• [Task prompt]: Copy exactly the block of lines between the one containing "return points;" and the one containing "before = set(bpy.data.objects)", inclusive.

• [Data section]:
-- BEGIN --

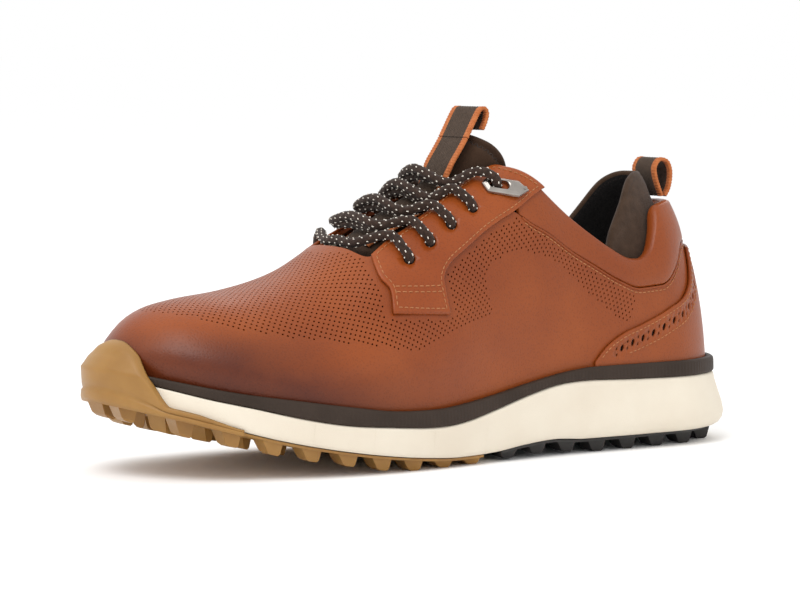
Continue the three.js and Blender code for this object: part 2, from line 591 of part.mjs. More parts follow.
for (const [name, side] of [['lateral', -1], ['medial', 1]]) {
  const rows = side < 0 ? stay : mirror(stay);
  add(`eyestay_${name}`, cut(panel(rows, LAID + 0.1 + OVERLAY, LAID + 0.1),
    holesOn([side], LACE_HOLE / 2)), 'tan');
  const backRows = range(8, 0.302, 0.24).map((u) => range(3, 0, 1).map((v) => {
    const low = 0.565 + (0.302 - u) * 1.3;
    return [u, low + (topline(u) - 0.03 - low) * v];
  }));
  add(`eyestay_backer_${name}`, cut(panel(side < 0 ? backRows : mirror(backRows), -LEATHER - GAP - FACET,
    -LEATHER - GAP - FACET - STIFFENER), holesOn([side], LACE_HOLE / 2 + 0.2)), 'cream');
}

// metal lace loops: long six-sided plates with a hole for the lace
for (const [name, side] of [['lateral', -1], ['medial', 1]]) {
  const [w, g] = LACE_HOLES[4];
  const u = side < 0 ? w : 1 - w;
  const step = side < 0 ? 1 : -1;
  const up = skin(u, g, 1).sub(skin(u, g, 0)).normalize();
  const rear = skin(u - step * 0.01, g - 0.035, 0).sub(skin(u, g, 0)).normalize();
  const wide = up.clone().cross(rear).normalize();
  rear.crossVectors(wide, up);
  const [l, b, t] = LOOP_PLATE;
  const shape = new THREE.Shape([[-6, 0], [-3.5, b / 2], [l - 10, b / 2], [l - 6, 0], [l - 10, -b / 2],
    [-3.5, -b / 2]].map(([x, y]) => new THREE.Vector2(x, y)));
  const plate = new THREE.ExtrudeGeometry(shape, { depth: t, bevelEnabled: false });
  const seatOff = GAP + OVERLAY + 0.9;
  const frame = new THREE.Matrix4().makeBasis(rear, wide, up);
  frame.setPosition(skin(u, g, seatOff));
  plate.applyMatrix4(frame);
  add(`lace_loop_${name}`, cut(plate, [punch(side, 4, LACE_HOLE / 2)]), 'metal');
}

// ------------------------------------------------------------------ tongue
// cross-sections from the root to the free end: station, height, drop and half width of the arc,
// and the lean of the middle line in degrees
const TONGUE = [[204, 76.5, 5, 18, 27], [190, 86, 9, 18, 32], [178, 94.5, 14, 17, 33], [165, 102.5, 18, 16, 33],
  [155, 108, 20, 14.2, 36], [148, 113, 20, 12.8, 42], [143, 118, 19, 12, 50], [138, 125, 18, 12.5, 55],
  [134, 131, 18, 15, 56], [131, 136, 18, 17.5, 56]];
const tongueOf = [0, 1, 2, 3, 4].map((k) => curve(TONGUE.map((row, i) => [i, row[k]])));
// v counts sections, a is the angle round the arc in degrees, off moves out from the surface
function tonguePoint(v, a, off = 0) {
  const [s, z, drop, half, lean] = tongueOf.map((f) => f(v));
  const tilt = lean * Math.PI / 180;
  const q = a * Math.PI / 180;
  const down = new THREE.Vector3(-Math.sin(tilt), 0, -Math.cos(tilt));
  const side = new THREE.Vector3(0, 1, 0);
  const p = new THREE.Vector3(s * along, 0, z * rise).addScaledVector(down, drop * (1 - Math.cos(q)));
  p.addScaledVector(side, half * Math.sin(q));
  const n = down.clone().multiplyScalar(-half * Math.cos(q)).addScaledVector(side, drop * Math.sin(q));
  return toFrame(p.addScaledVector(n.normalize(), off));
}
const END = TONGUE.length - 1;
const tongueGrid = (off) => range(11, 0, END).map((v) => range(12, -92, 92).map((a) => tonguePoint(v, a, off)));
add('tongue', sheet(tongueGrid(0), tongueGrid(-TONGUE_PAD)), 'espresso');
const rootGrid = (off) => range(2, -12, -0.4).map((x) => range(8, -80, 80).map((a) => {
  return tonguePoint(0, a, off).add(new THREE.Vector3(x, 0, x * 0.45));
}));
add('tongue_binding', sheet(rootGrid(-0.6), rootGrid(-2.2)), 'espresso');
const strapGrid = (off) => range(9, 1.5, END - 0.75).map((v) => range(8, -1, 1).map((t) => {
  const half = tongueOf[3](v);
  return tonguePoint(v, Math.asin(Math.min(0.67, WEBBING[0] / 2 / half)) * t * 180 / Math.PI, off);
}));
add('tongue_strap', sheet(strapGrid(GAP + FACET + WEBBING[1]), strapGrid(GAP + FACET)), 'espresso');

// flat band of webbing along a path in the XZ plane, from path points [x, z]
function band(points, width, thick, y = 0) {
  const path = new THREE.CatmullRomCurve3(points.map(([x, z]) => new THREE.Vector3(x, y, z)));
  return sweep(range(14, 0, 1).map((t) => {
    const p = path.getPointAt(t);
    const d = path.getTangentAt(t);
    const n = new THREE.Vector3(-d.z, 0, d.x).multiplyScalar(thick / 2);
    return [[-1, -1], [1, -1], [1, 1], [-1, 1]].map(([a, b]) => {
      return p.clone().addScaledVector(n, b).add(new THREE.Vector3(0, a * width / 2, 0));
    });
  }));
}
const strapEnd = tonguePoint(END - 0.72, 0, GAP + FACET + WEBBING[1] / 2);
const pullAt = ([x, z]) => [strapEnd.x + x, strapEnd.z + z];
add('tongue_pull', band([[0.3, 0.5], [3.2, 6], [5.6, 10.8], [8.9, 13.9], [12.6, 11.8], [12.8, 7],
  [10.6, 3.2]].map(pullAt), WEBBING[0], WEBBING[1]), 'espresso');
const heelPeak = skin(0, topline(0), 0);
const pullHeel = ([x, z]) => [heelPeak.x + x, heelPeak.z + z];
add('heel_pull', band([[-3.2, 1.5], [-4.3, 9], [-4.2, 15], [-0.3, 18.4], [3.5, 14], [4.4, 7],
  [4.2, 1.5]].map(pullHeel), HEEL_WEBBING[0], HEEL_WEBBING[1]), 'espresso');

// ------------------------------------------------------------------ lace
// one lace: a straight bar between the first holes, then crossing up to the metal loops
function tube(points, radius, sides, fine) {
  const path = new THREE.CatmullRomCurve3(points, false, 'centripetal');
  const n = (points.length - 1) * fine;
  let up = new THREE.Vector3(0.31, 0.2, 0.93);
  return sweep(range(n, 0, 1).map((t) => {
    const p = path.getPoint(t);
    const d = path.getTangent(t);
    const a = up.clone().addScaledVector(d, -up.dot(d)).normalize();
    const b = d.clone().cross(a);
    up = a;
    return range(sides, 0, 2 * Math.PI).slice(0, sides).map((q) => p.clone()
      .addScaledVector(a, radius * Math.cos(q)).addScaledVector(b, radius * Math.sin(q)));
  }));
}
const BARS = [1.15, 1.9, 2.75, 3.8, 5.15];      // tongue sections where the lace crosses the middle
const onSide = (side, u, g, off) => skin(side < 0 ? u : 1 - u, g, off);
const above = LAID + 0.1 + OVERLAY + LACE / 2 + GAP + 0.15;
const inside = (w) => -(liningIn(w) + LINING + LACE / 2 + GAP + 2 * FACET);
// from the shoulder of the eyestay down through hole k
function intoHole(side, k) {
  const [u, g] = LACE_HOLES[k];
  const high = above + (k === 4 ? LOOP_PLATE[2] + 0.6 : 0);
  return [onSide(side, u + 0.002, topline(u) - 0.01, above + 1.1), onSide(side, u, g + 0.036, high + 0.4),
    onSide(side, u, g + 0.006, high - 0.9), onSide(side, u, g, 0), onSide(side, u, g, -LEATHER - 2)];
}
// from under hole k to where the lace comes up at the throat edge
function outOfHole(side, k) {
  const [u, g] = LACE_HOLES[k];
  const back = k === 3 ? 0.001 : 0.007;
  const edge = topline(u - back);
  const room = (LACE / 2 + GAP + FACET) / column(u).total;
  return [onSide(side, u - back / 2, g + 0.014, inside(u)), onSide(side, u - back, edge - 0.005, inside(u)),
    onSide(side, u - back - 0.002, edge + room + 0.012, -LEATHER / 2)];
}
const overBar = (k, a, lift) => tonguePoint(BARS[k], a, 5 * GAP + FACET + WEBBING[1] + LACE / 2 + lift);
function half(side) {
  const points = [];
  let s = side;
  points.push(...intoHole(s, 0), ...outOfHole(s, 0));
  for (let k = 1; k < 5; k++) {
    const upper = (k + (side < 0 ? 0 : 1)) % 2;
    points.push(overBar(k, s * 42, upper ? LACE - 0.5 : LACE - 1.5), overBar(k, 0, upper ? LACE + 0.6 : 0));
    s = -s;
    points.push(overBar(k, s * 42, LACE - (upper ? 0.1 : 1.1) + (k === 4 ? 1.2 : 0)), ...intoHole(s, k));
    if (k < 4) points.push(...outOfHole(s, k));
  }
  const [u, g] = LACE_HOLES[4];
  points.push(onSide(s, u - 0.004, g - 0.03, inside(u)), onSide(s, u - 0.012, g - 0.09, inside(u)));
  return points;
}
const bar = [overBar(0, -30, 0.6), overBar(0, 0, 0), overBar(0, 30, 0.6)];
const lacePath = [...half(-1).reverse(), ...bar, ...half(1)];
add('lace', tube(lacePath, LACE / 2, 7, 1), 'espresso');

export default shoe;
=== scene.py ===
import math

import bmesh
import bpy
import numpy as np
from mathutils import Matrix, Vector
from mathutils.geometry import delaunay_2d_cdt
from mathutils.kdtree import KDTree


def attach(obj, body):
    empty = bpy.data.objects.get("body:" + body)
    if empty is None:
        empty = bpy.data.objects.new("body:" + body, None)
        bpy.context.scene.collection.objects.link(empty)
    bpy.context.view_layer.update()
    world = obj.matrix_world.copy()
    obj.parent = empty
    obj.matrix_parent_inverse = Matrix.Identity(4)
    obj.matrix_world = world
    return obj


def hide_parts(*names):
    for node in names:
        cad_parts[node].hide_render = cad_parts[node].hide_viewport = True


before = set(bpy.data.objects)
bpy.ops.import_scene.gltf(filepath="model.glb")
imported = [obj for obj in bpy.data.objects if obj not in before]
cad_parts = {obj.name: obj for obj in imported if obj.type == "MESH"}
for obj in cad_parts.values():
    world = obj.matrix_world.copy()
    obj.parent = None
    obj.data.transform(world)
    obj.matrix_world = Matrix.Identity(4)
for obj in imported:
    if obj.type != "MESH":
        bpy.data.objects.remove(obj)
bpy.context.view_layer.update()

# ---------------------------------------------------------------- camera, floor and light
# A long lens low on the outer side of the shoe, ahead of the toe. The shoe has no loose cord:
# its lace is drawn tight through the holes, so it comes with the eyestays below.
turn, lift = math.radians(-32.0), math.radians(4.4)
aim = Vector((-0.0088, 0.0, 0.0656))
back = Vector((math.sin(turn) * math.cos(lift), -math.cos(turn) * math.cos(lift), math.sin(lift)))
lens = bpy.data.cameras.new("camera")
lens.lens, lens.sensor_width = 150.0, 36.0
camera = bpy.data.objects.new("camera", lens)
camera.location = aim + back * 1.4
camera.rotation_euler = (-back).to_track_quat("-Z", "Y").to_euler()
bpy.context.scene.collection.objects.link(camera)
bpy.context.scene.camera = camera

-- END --

• [Answer in full]:
  return points;
}
const bar = [overBar(0, -30, 0.6), overBar(0, 0, 0), overBar(0, 30, 0.6)];
const lacePath = [...half(-1).reverse(), ...bar, ...half(1)];
add('lace', tube(lacePath, LACE / 2, 7, 1), 'espresso');

export default shoe;
=== scene.py ===
import math

import bmesh
import bpy
import numpy as np
from mathutils import Matrix, Vector
from mathutils.geometry import delaunay_2d_cdt
from mathutils.kdtree import KDTree


def attach(obj, body):
    empty = bpy.data.objects.get("body:" + body)
    if empty is None:
        empty = bpy.data.objects.new("body:" + body, None)
        bpy.context.scene.collection.objects.link(empty)
    bpy.context.view_layer.update()
    world = obj.matrix_world.copy()
    obj.parent = empty
    obj.matrix_parent_inverse = Matrix.Identity(4)
    obj.matrix_world = world
    return obj


def hide_parts(*names):
    for node in names:
        cad_parts[node].hide_render = cad_parts[node].hide_viewport = True


before = set(bpy.data.objects)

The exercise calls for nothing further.